> **WHAT THE TASK ASKS**:
Quote the listing below in its entirety.

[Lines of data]
▬▬▬▬▬▬
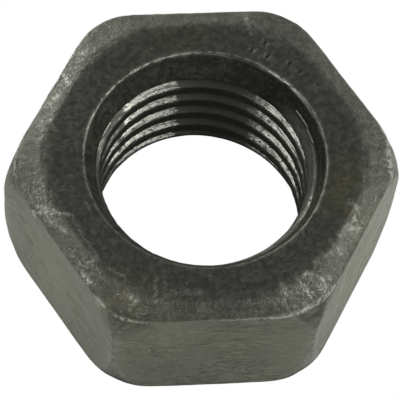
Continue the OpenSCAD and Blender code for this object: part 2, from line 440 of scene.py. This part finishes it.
# unrolled coordinates on the wall, in millimetres: along the helix, and across it
a_ext = np.append(ang, 2 * math.pi)
col = np.arange(len(quads)) % NA
row = np.arange(len(quads)) // NA
corner_a = np.stack([a_ext[col], a_ext[col + 1], a_ext[col + 1], a_ext[col]], axis=1)
corner_z = P[quads, 2]
along = corner_a * CREST_R
across = corner_z - START - PITCH * corner_a / (2 * math.pi)
uvw = np.stack([along, across, np.zeros_like(along)], axis=-1)
at = mesh.attributes.new("helix", "FLOAT_VECTOR", "CORNER")
at.data.foreach_set("vector", uvw.astype(np.float32).ravel())
corner_r = np.hypot(P[quads, 0], P[quads, 1])
polar = np.stack([corner_a * 22.0, corner_r, corner_z], axis=-1)
at = mesh.attributes.new("polar", "FLOAT_VECTOR", "CORNER")
at.data.foreach_set("vector", polar.astype(np.float32).ravel())

nut = bpy.data.objects.new("nut_body", mesh)
bpy.context.collection.objects.link(nut)


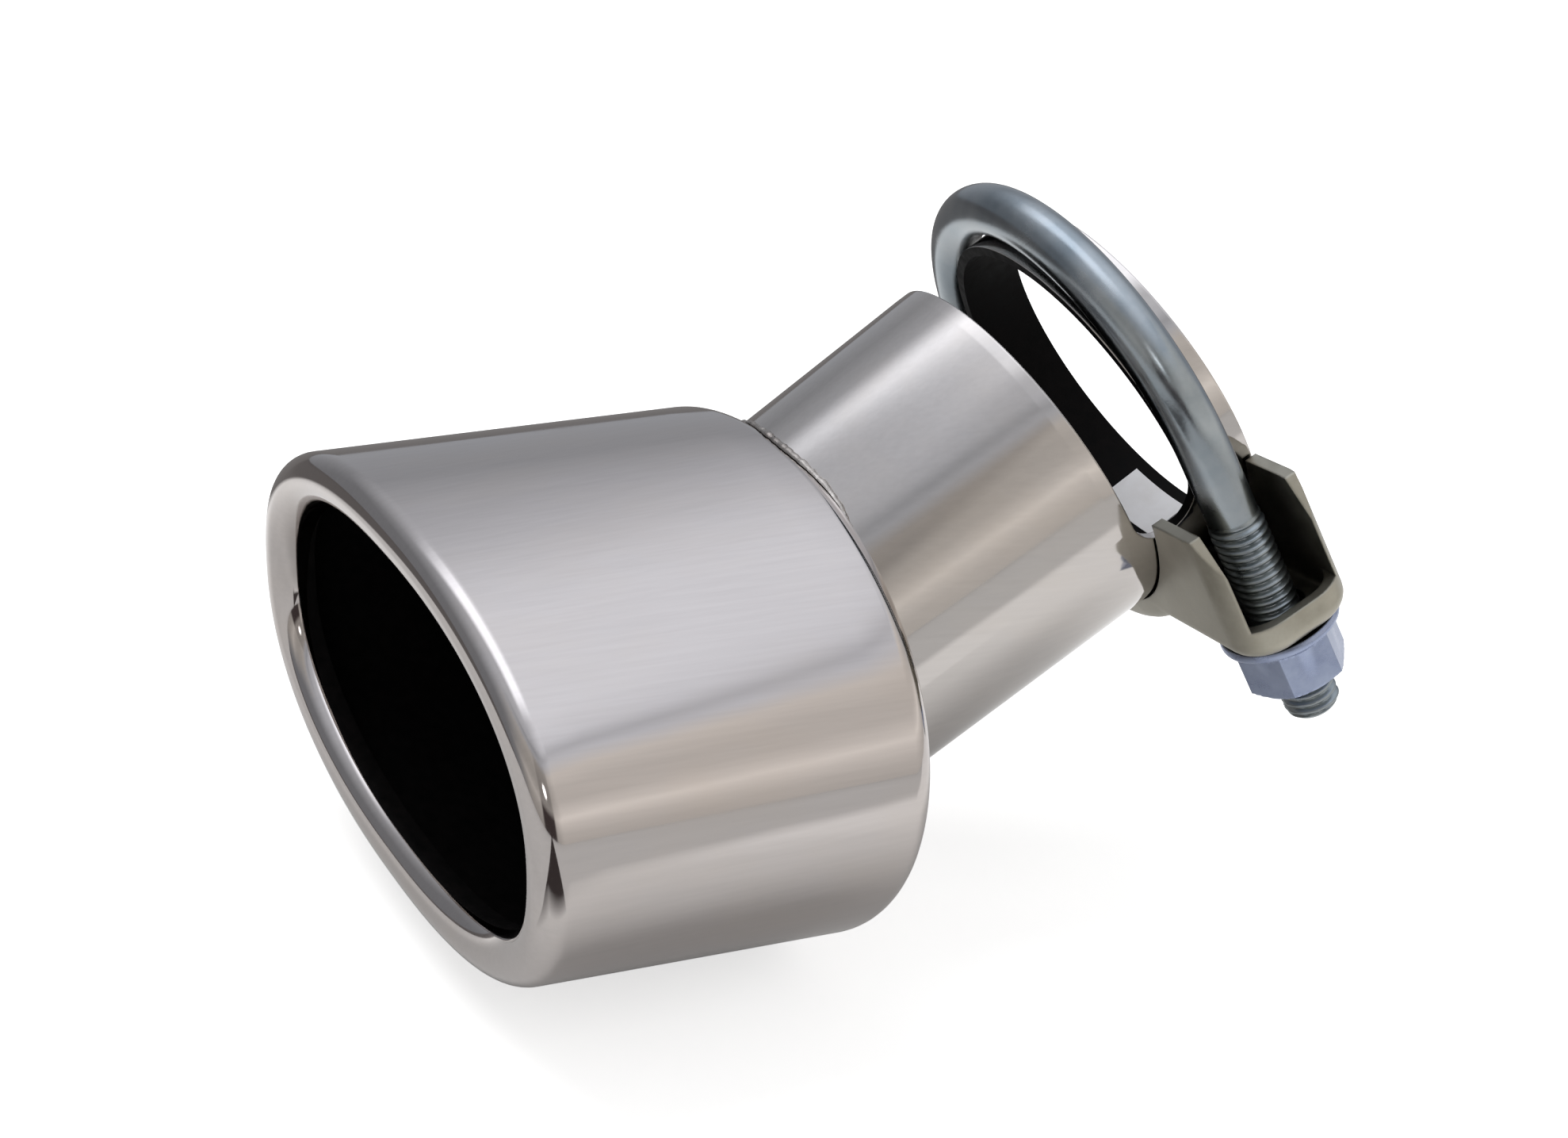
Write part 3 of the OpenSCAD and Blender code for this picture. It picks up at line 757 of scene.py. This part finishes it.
def make_tent():
    """A dome that only reflections see: dim walls, a bright ceiling and window, a dark patch, a flash."""
    bm = bmesh.new()
    bmesh.ops.create_uvsphere(bm, u_segments=96, v_segments=48, radius=TENT_RADIUS)
    obj = piece("tent", mesh_of(bm, "tent"))
    obj.location = SHELL_MIDDLE
    obj.visible_camera = obj.visible_diffuse = obj.visible_shadow = False
    obj.visible_transmission = False
    m, n = material("tent_light")
    unit = n.add("ShaderNodeVectorMath", {0: n.add("ShaderNodeTexCoord").outputs["Object"]},
                 operation="NORMALIZE").outputs[0]
    parts = n.add("ShaderNodeSeparateXYZ", {0: unit})
    wobble = n.math("MULTIPLY", n.math("SUBTRACT", n.noise(unit, 2.5, 3), 0.5), 0.06)
    height = n.math("ADD", parts.outputs["Z"], wobble)
    side = n.ramp(n.math("ADD", parts.outputs["X"], 0.5), [(0.25, 0.0), (0.85, 1.0)], smooth=True)
    light = n.mix(side, n.ramp(height, LEFT_STOPS), n.ramp(height, RIGHT_STOPS))
    front = n.ramp(n.math("ADD", parts.outputs["Y"], 0.5), [(0.2, 0.62), (0.75, 1.0)])
    light = n.add("ShaderNodeVectorMath", {0: light, 3: front}, operation="SCALE").outputs[0]
    along_x, along_y = (n.ramp(n.math("MULTIPLY_ADD", parts.outputs[axis], 0.5, 0.5), stops, smooth=True)
                        for axis, stops in (("X", WINDOW_X), ("Y", WINDOW_Y)))
    window = n.math("MULTIPLY", n.math("MULTIPLY", along_x, along_y),
                    n.math("GREATER_THAN", parts.outputs["Z"], WINDOW_LOW))
    light = n.mix(window, light, (*cool(WINDOW_LIGHT), 1))
    level = n.add("ShaderNodeVectorMath", {0: n.vmath("MULTIPLY", unit, (1, 1, 0))},
                  operation="NORMALIZE").outputs[0]
    column = n.ramp(n.vmath("DOT_PRODUCT", level, tuple(LEVEL_TO_CAMERA), "Value"),
                    [(0.935, 0.0), (0.962, 1.0)])
    under = n.ramp(parts.outputs["Z"], [(0.22, 1.0), (0.32, 0.35), (0.66, 0.3), (0.74, 0.0)])
    light = n.mix(n.math("MULTIPLY", column, under), light, (0.07, 0.055, 0.055, 1))
    flash = n.ramp(n.vmath("DOT_PRODUCT", unit, tuple(TO_CAMERA), "Value"), [(0.9984, 0.0), (0.9992, 1.0)])
    light = n.mix(flash, light, (6, 6, 6, 1))
    n.finish(n.add("ShaderNodeEmission", {"Color": light, "Strength": 1.0}).outputs[0])
    obj.data.materials.append(m)


def lamp(name, place, size, power):
    """A soft white disk that points at the origin, and that reflections don't see."""
    data = bpy.data.lights.new(name, "AREA")
    data.shape = "DISK"
    data.size = size
    data.energy = power
    obj = bpy.data.objects.new(name, data)
    bpy.context.scene.collection.objects.link(obj)
    obj.location = place
    obj.rotation_mode = "QUATERNION"
    obj.rotation_quaternion = Vector(place).to_track_quat("Z", "Y")
    obj.visible_glossy = False


# Strength of the world on the part; it is white where it is seen
WORLD_LIGHT = 0.5


def make_world():
    world = bpy.data.worlds.new("studio")
    bpy.context.scene.world = world
    world.use_nodes = True
    n = Nodes(world.node_tree)
    path = n.add("ShaderNodeLightPath")
    seen = n.math("ADD", n.math("ADD", path.outputs["Is Camera Ray"], path.outputs["Is Glossy Ray"]),
                  path.outputs["Is Transmission Ray"], clamp=True)
    strength = n.math("MULTIPLY_ADD", seen, 1 - WORLD_LIGHT, WORLD_LIGHT)
    bg = n.add("ShaderNodeBackground", {"Color": (1, 1, 1, 1), "Strength": strength})
    out = n.add("ShaderNodeOutputWorld")
    world.node_tree.links.new(bg.outputs[0], out.inputs[0])


make_camera()
finish_cad_nodes()
make_shell()
make_weld()
make_u_bolt()
make_saddle()
make_nuts()
make_floor()
make_tent()
lamp("key", (-0.5, -0.5, 1.3), 1.0, 9.0)
lamp("fill", (1.0, 0.4, 0.9), 0.9, 3.0)
make_world()

scene = bpy.context.scene
scene.view_settings.view_transform = "Standard"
▬▬▬▬▬▬
> **CORRECT RESULT**:
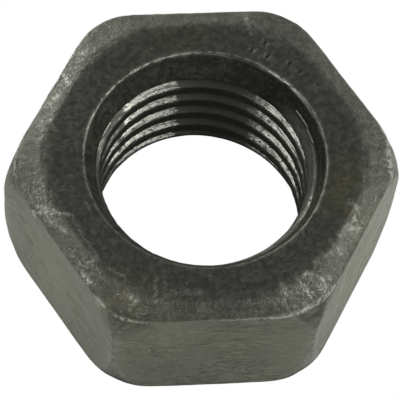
Continue the OpenSCAD and Blender code for this object: part 2, from line 440 of scene.py. This part finishes it.
# unrolled coordinates on the wall, in millimetres: along the helix, and across it
a_ext = np.append(ang, 2 * math.pi)
col = np.arange(len(quads)) % NA
row = np.arange(len(quads)) // NA
corner_a = np.stack([a_ext[col], a_ext[col + 1], a_ext[col + 1], a_ext[col]], axis=1)
corner_z = P[quads, 2]
along = corner_a * CREST_R
across = corner_z - START - PITCH * corner_a / (2 * math.pi)
uvw = np.stack([along, across, np.zeros_like(along)], axis=-1)
at = mesh.attributes.new("helix", "FLOAT_VECTOR", "CORNER")
at.data.foreach_set("vector", uvw.astype(np.float32).ravel())
corner_r = np.hypot(P[quads, 0], P[quads, 1])
polar = np.stack([corner_a * 22.0, corner_r, corner_z], axis=-1)
at = mesh.attributes.new("polar", "FLOAT_VECTOR", "CORNER")
at.data.foreach_set("vector", polar.astype(np.float32).ravel())

nut = bpy.data.objects.new("nut_body", mesh)
bpy.context.collection.objects.link(nut)


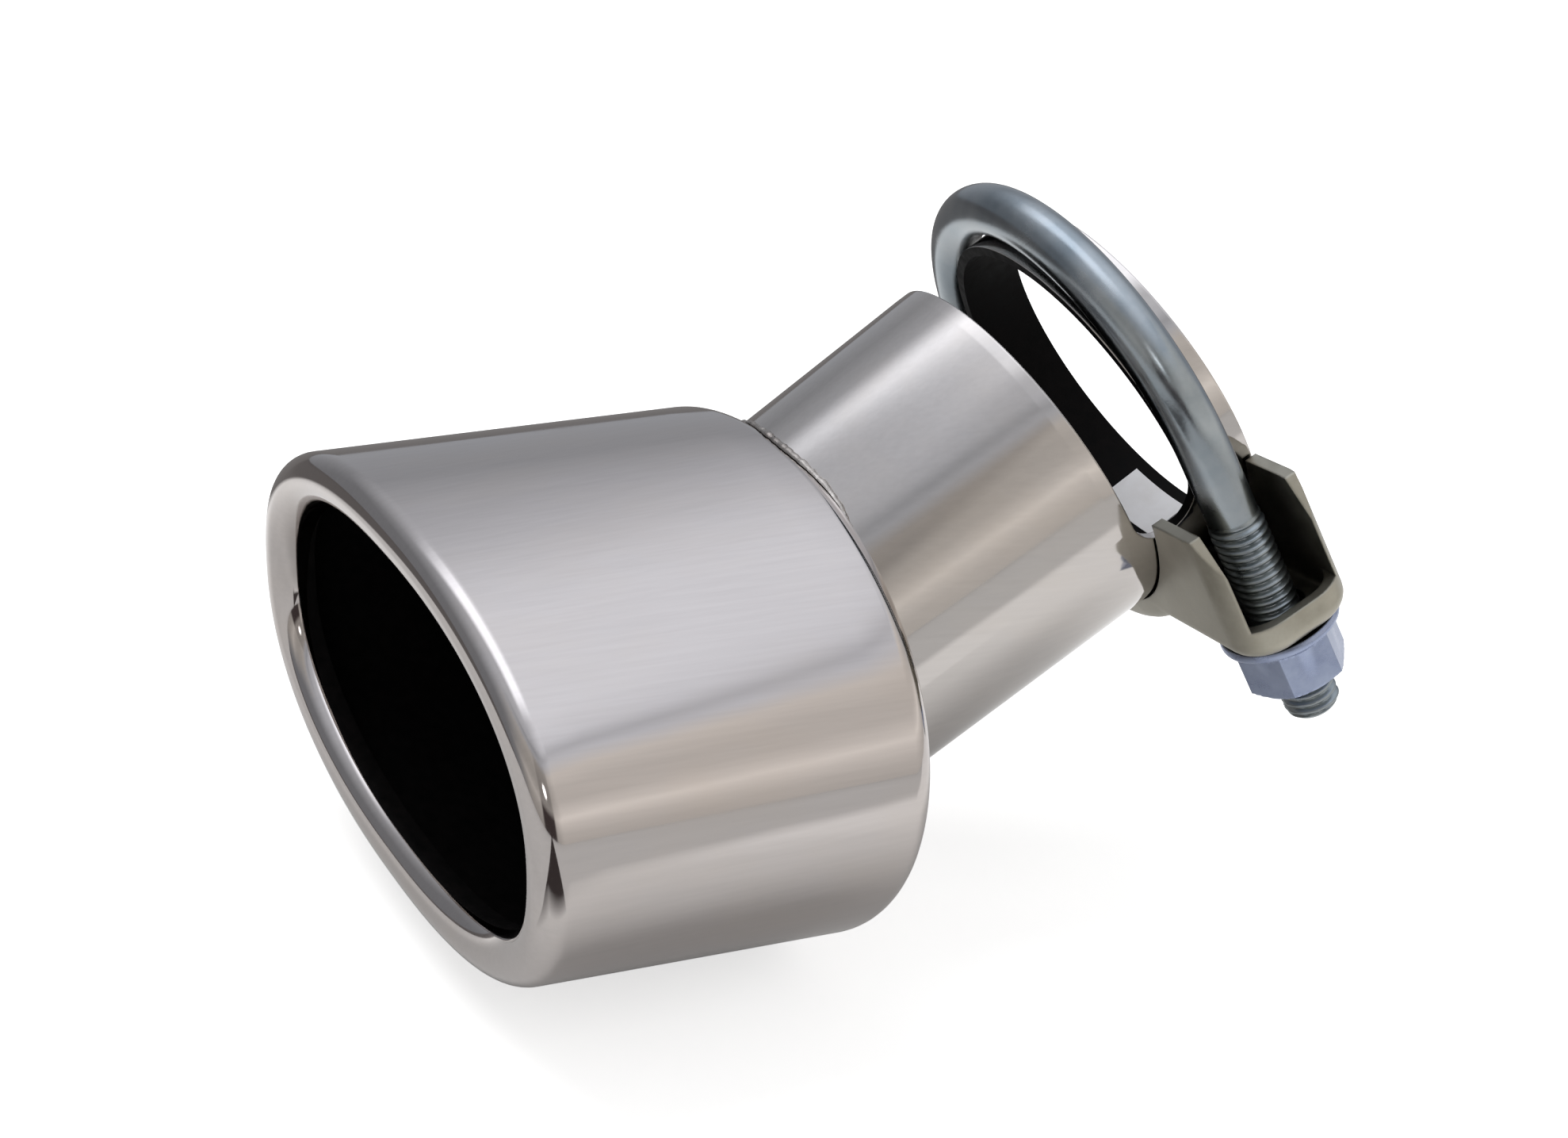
Write part 3 of the OpenSCAD and Blender code for this picture. It picks up at line 757 of scene.py. This part finishes it.
def make_tent():
    """A dome that only reflections see: dim walls, a bright ceiling and window, a dark patch, a flash."""
    bm = bmesh.new()
    bmesh.ops.create_uvsphere(bm, u_segments=96, v_segments=48, radius=TENT_RADIUS)
    obj = piece("tent", mesh_of(bm, "tent"))
    obj.location = SHELL_MIDDLE
    obj.visible_camera = obj.visible_diffuse = obj.visible_shadow = False
    obj.visible_transmission = False
    m, n = material("tent_light")
    unit = n.add("ShaderNodeVectorMath", {0: n.add("ShaderNodeTexCoord").outputs["Object"]},
                 operation="NORMALIZE").outputs[0]
    parts = n.add("ShaderNodeSeparateXYZ", {0: unit})
    wobble = n.math("MULTIPLY", n.math("SUBTRACT", n.noise(unit, 2.5, 3), 0.5), 0.06)
    height = n.math("ADD", parts.outputs["Z"], wobble)
    side = n.ramp(n.math("ADD", parts.outputs["X"], 0.5), [(0.25, 0.0), (0.85, 1.0)], smooth=True)
    light = n.mix(side, n.ramp(height, LEFT_STOPS), n.ramp(height, RIGHT_STOPS))
    front = n.ramp(n.math("ADD", parts.outputs["Y"], 0.5), [(0.2, 0.62), (0.75, 1.0)])
    light = n.add("ShaderNodeVectorMath", {0: light, 3: front}, operation="SCALE").outputs[0]
    along_x, along_y = (n.ramp(n.math("MULTIPLY_ADD", parts.outputs[axis], 0.5, 0.5), stops, smooth=True)
                        for axis, stops in (("X", WINDOW_X), ("Y", WINDOW_Y)))
    window = n.math("MULTIPLY", n.math("MULTIPLY", along_x, along_y),
                    n.math("GREATER_THAN", parts.outputs["Z"], WINDOW_LOW))
    light = n.mix(window, light, (*cool(WINDOW_LIGHT), 1))
    level = n.add("ShaderNodeVectorMath", {0: n.vmath("MULTIPLY", unit, (1, 1, 0))},
                  operation="NORMALIZE").outputs[0]
    column = n.ramp(n.vmath("DOT_PRODUCT", level, tuple(LEVEL_TO_CAMERA), "Value"),
                    [(0.935, 0.0), (0.962, 1.0)])
    under = n.ramp(parts.outputs["Z"], [(0.22, 1.0), (0.32, 0.35), (0.66, 0.3), (0.74, 0.0)])
    light = n.mix(n.math("MULTIPLY", column, under), light, (0.07, 0.055, 0.055, 1))
    flash = n.ramp(n.vmath("DOT_PRODUCT", unit, tuple(TO_CAMERA), "Value"), [(0.9984, 0.0), (0.9992, 1.0)])
    light = n.mix(flash, light, (6, 6, 6, 1))
    n.finish(n.add("ShaderNodeEmission", {"Color": light, "Strength": 1.0}).outputs[0])
    obj.data.materials.append(m)


def lamp(name, place, size, power):
    """A soft white disk that points at the origin, and that reflections don't see."""
    data = bpy.data.lights.new(name, "AREA")
    data.shape = "DISK"
    data.size = size
    data.energy = power
    obj = bpy.data.objects.new(name, data)
    bpy.context.scene.collection.objects.link(obj)
    obj.location = place
    obj.rotation_mode = "QUATERNION"
    obj.rotation_quaternion = Vector(place).to_track_quat("Z", "Y")
    obj.visible_glossy = False


# Strength of the world on the part; it is white where it is seen
WORLD_LIGHT = 0.5


def make_world():
    world = bpy.data.worlds.new("studio")
    bpy.context.scene.world = world
    world.use_nodes = True
    n = Nodes(world.node_tree)
    path = n.add("ShaderNodeLightPath")
    seen = n.math("ADD", n.math("ADD", path.outputs["Is Camera Ray"], path.outputs["Is Glossy Ray"]),
                  path.outputs["Is Transmission Ray"], clamp=True)
    strength = n.math("MULTIPLY_ADD", seen, 1 - WORLD_LIGHT, WORLD_LIGHT)
    bg = n.add("ShaderNodeBackground", {"Color": (1, 1, 1, 1), "Strength": strength})
    out = n.add("ShaderNodeOutputWorld")
    world.node_tree.links.new(bg.outputs[0], out.inputs[0])


make_camera()
finish_cad_nodes()
make_shell()
make_weld()
make_u_bolt()
make_saddle()
make_nuts()
make_floor()
make_tent()
lamp("key", (-0.5, -0.5, 1.3), 1.0, 9.0)
lamp("fill", (1.0, 0.4, 0.9), 0.9, 3.0)
make_world()

scene = bpy.context.scene
scene.view_settings.view_transform = "Standard"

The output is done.